Deo-volente (God-willing), we will walk through the creed in its entirety together. I believe the Lord is going to unfold for us fresh insights of His truth.
As I mentioned on Sunday, the creeds were originally written to combat doctrinal heresy. They can and must do the same for us today. We live in a time when our beliefs are challenged and trounced. To saveguard the purity of our beliefs, we need to stand watch by our citadel. We need to keep a special vigilent watch over those pillars that would most likely come under heavy attack.
When one is identified, we need to stand by it to defend it.
Luther puts it compellingly. He said, “If I profess with the loudest voice and clearest exposition every portion of the Word of God except precisely that little point which the world and the devil are at that moment attacking, I am not confessing Christ, however boldly I may be professing Him. Where the battle rages there the loyalty of the soldier is proved; and to be steady on all the battle front besides, is mere flight and disgrace if he flinches at that point.”
But where may that point be located today?
Even as I write, there is one point in the creed that is coming under heavry artillery fire. I am talking about our belief in God as the "
Maker of heaven and earth". Creationism and Darwinianism have perhaps never been at each other's throat this relentlessly, concertedly and fiercely. And this, is the point at which some of us must resolve to stand and fight.

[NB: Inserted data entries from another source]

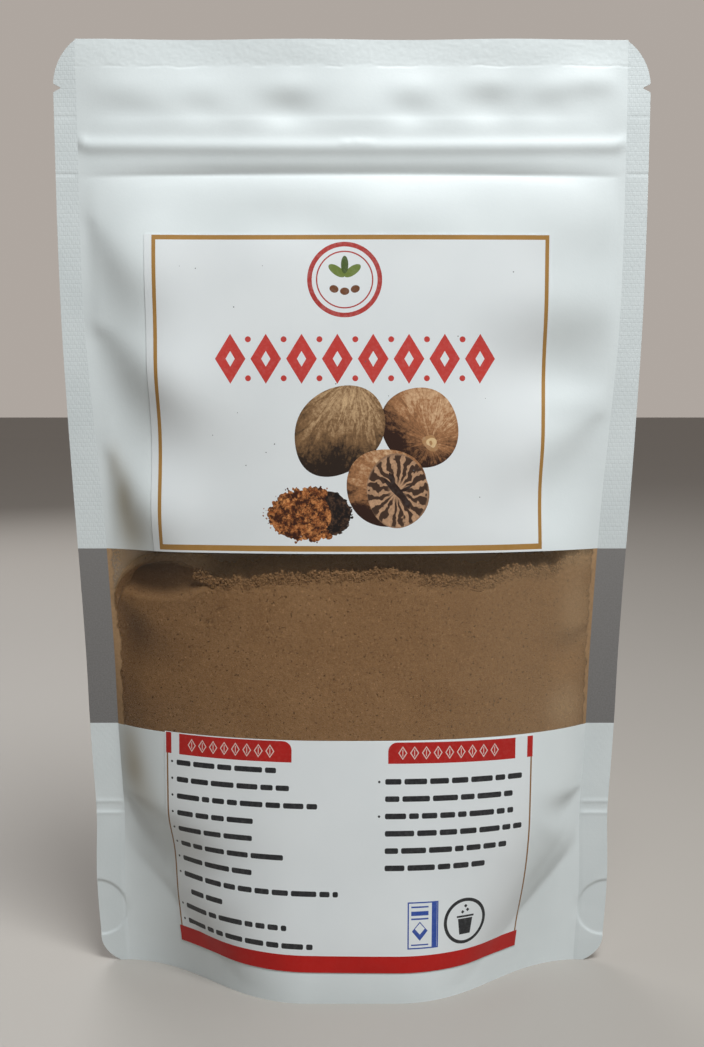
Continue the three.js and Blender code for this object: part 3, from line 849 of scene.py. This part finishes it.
def powder():
    """The contents as one closed body: pressed to the film in front, with a rough free top."""
    across = steps(-POWDER_HALF, (POWDER_HALF, 0.27))
    top = powder_edge(across)
    foot = gusset_weld(across) + 1.5
    band = WINDOW_LOW - 3
    low = foot + (band - foot) * np.linspace(0, 1, 14)[:, None]
    high = band + (top - band) * np.linspace(0, 1, 140)[1:, None]
    rows = np.concatenate([low, high])
    columns = np.broadcast_to(across[None, :], rows.shape)
    below_edge = top[None, :] - rows
    open_share = pits_and_painted_shade(columns, rows, below_edge)
    relief = 0.04 + 0.014 * noise(columns, rows, 1.1, 41) + 0.02 * noise(columns, rows, 0.5, 42)
    crumbly = np.abs(noise(columns, rows, 1.3, 43)) + 0.7 * np.abs(noise(columns, rows, 0.65, 44))
    crumbly = 0.6 + (1.5 * crumbly - 0.6) * smooth(-44, -30, columns)
    relief = relief + 0.25 * open_share + np.exp(-below_edge / 1.3) * np.clip(crumbly, 0, 2)
    relief = np.maximum(relief, 0) + 0.8 * smooth(56, 50, rows) + 1.7 * slipped(columns, rows)
    front = panel_point(-1, columns, rows, -(POWDER_GAP + relief))
    back_film = panel_point(1, columns, rows)[..., 1] - FILM
    front[..., 1] = np.minimum(front[..., 1], back_film - POWDER_GAP)
    back_rows = foot + (top + 2 - foot) * np.linspace(0, 1, 32)[:, None]
    back = panel_point(1, across[None, :], back_rows, -(FILM + 0.9))
    front_film = panel_point(-1, across[None, :], back_rows)[..., 1] + FILM
    back[..., 1] = np.maximum(back[..., 1], front_film + POWDER_GAP / 2)
    share = np.linspace(0, 1, 26)[1:-1, None, None]
    over = front[-1] * (1 - share) + back[-1] * share
    x, y, inwards = over[..., 0], over[..., 1], share[..., 0]
    heap = np.sin(inwards * math.pi) - 1.2 * np.minimum(inwards * 14, 1)
    rough = 0.5 * noise(x, y, 2.2, 45) + 0.35 * noise(x, y, 0.9, 46)
    over[..., 2] += heap + rough * np.minimum(inwards * 12, 1)
    under_share = np.linspace(0, 1, 7)[1:-1, None, None]
    under = back[0] * (1 - under_share) + front[0] * under_share
    loop = np.concatenate([front, over, back[::-1], under])
    count, width = loop.shape[:2]
    index = np.arange(count * width).reshape(count, width)
    wrapped = np.concatenate([index, index[:1]])
    quads = np.stack([wrapped[:-1, :-1], wrapped[:-1, 1:], wrapped[1:, 1:], wrapped[1:, :-1]], axis=-1)
    faces = quads.reshape(-1, 4).tolist() + [index[:, 0].tolist(), index[::-1, -1].tolist()]
    piece = make_object("ground_nutmeg", loop.reshape(-1, 3), faces, [POWDER], sharp=180)
    # Painted shade: the powder's colour is darkened a quarter on its free top, back and underside, and on its
    # front where it is open, slipped back, in the pocket at the left and just below its top edge.
    painted_shade_marks = np.full((count, width), 0.25)
    painted_shade_marks[:len(front)] = np.maximum(open_share, 0.25 * np.exp(-below_edge / 0.6))
    mark(piece, "painted_shade", painted_shade_marks)
    return ride(piece)


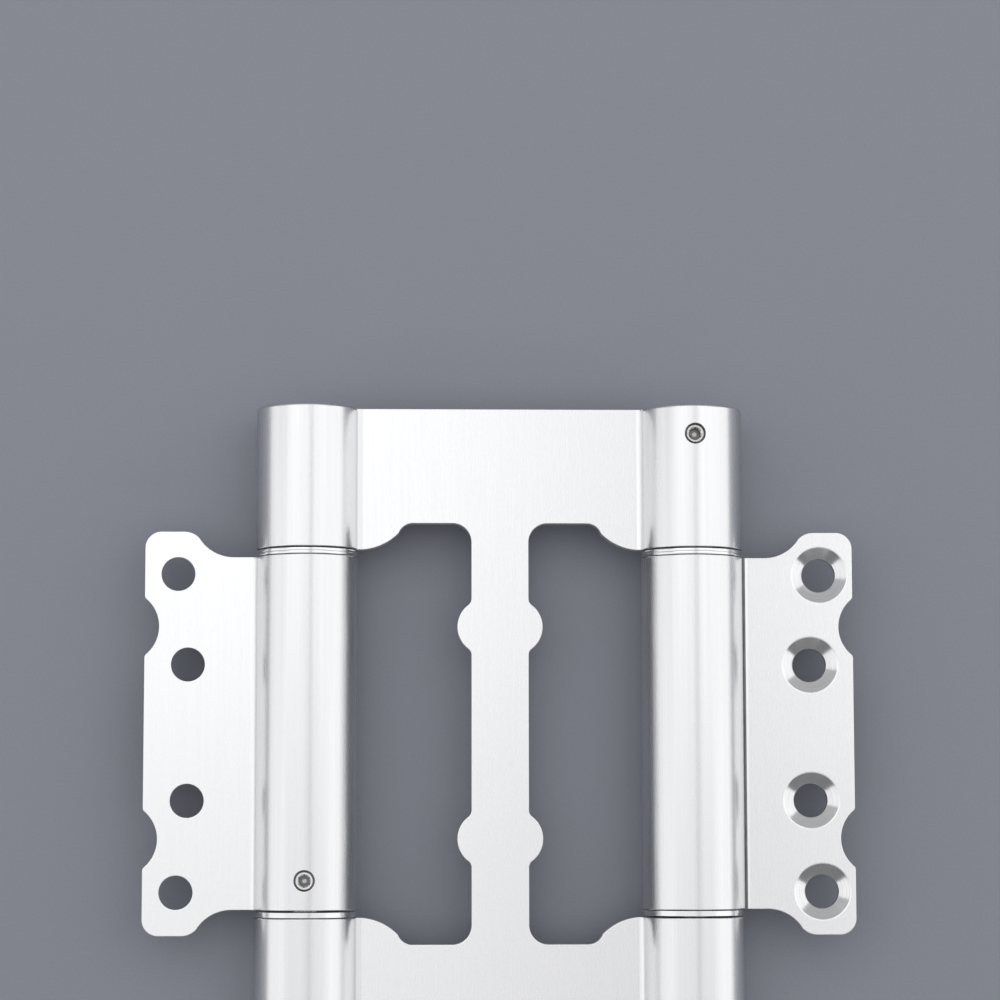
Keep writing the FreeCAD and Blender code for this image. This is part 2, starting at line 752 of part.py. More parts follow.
bodies = [item for item in doc.Objects if item.TypeId == "PartDesign::Body"]
for item in doc.Objects:
    if "Invalid" in item.State or "Error" in item.State:
        raise RuntimeError(f"{item.Name} failed: {item.State}")
for body in bodies:
    if body.Shape.isNull() or not body.Shape.isValid():
        raise RuntimeError(f"{body.Label} has no valid shape")
    if len(body.Shape.Solids) != 1:
        raise RuntimeError(f"{body.Label} is {len(body.Shape.Solids)} solids")

os.makedirs("parts", exist_ok=True)
for body in bodies:
    body.Shape.exportStep(f"parts/{body.Label}.step")
    print(f"{body.Label}: {body.Shape.Volume:.1f} cubic mm")
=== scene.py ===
import json
import math

import bmesh
import bpy
from mathutils import Matrix, Vector

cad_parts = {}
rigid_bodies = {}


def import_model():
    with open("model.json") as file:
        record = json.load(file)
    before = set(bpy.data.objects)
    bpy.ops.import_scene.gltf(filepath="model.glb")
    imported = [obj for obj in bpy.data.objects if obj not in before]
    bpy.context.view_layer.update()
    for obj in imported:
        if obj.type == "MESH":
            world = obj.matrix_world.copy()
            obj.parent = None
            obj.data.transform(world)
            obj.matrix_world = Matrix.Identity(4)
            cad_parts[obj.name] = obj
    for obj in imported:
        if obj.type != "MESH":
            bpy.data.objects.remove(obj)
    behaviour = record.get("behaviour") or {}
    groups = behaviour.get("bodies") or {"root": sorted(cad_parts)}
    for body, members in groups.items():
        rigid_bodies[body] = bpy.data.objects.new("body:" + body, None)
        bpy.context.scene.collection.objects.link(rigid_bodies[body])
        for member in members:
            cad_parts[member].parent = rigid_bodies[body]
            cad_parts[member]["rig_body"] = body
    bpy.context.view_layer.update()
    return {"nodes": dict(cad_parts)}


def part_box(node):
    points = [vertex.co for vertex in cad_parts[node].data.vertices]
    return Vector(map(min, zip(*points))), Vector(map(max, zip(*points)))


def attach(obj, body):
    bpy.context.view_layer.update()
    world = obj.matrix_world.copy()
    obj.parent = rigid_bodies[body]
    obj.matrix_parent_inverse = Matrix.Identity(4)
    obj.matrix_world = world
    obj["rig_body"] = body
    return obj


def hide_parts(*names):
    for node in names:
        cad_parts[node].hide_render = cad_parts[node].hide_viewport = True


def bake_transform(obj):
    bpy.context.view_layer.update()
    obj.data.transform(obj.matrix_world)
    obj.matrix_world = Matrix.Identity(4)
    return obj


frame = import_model()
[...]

You may want follow the debate between Richard Dawkins and John Lennox at
Rob's site.
Let us not be oblivious to this battle. To be sure it is ultimately a battle of the heart, but as it now stands it is a battle of the mind. And we need to defend young peoples' minds from being molested by this philosophy of naturalism. Let us understand what the issues are so that we may engage it intelligently. There comes a time, when the defence of the Creed, will mean that we not only be conversant with the Word of God, but also be cognizant of the arguments of the enemy, so that we may be able to give an answer to anyone who asks us to account for the hope that is in us. (1 Pet 3:15).
As Lewis said somewhere, let's not just outlive them, let's outthink them!